Annual weather variations still outweigh any global warming trends, whatever the rest of the season brings. A reinsurance conference starting tomorrow in Monte Carlo will focus on whether competition will force insurance premiums back down again after a mild 2006. But Katrina and its siblings whipped up US corporate activists, including pension funds from New England and California. They want global warming to be a must-act issue for corporate America. These funds are active in Britain. They could bring more frustration for non-executives and board committees, vicariously landed with personal responsibility for the future of the planet.
Typically, directors are asked to confess, effectively on oath, that climate change is a damaging reality caused by Man, then to build this into their strategy.

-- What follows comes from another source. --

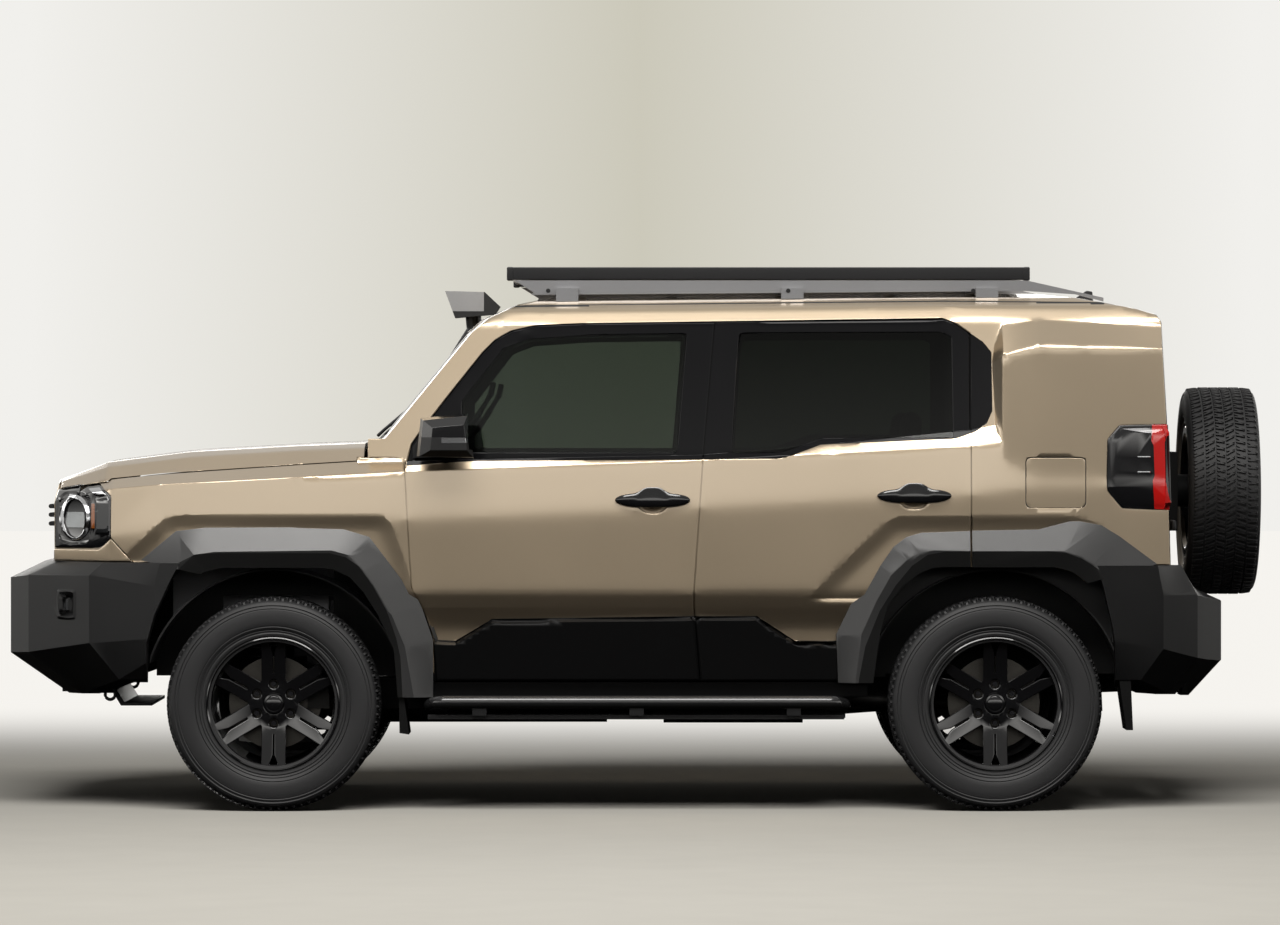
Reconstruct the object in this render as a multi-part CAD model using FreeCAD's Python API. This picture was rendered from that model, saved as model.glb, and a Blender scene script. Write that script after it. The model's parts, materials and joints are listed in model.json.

Ceres, a network of lobbyists and active investors, is lobbying the US Securities and Exchange Commission to make all listed companies disclose the “financial risks of global warming” in annual reports.

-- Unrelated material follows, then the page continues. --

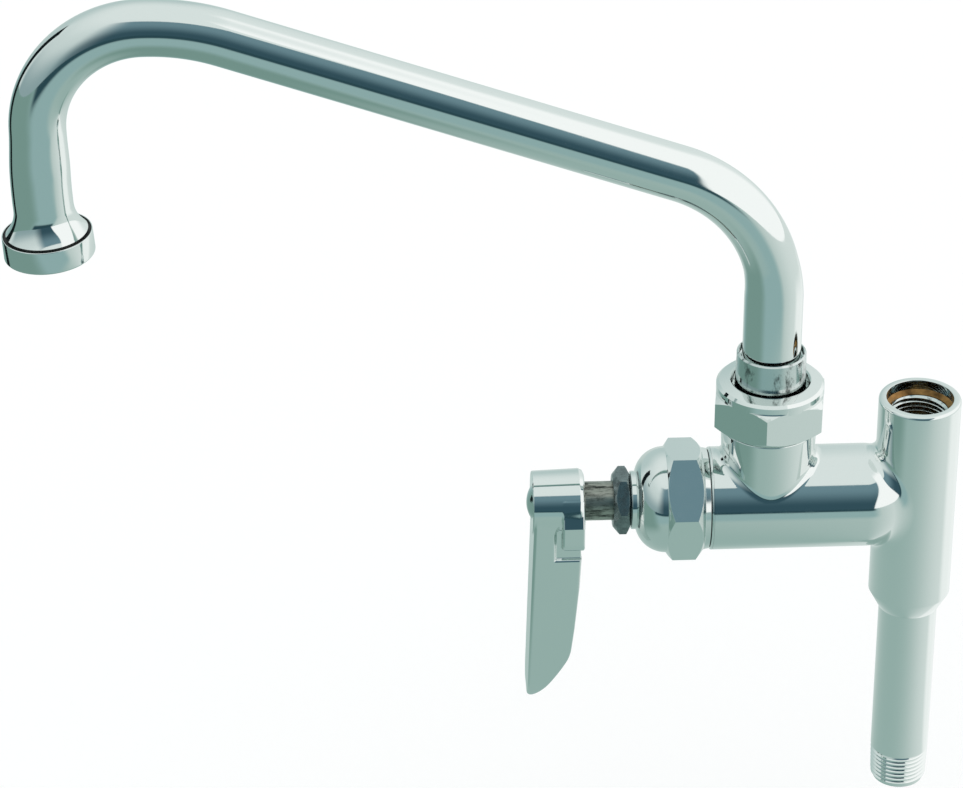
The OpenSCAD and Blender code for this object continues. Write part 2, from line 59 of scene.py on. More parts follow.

Ceres has now turned its heat on the insurance industry, urging insurers to give business and consumers incentives to be careful with the carbon. The idea is that insurers will suffer from global warming, so it is in their collective interest to take action to stop it.
Unfortunately in this case, but fortunately from any other point of view, the insurance industry is not collective. Nor is the car industry, the oil industry, the electronics industry or even, in a growing number of markets, the electricity or gas industries. Most of these markets are fiercely competitive. Companies try to sell as much as they can by offering customers what they want at competitive prices. Only monopolists raise prices to restrict supply.
Insurers can take a positive role, for instance by developing “no-wind” policies for wind generators. They can research whether Toyota Prius drivers are a better risk than drivers of Ford Focuses and whether houses with solar panels are less likely to burn down. Well-run companies will seek out new opportunities and develop innovative products as well as responding more generally to market incentives. These are responses to economic signals: a little prodding does no harm. But the consequences of global warming in 2027 are irrelevant to the annual insurance market in 2007. And those who are climatically irresponsible today will suffer neither more nor less in 2027 than those who do all the “right” things.
Insurance premiums, like competing prices in any market, will influence consumer and corporate behaviour by responding to changing economic signals. More floods will soon make it uneconomic to build houses below sea level, unless the State negates the incentives by stepping in. High oil prices cut demand for gas guzzlers and boost sales of hybrid cars. The private sector, led by insurers, should help us to adapt sensibly to global warming by changing our lifestyles. The risks are then faced by the people who pay the premiums.
Companies operating in competitive markets cannot, however, indulge in social engineering to prevent some projected climatic disaster that has no present economic effect. Shell cannot unilaterally raise the price of petrol.
Only governments can do that. And their powers are limited. Chancellor Brown can change the rules of the power market, which favour natural gas, the main fossil fuel. But he found that, in one country, he could raise petrol prices only so far. Small nations such as Britain can make a meaningful contribution to ease global warming only by dramatic change, such as a 65 per cent switch to nuclear power or full reforestation.
Opec and the oil speculators have been more helpful. By pushing energy prices high, they allow governments to agree to keep them high, by taxation, on a global scale, within competitive markets. That would cut consumption and make many more non-fossil fuels economic: a suitable topic to thrash out at the IMF.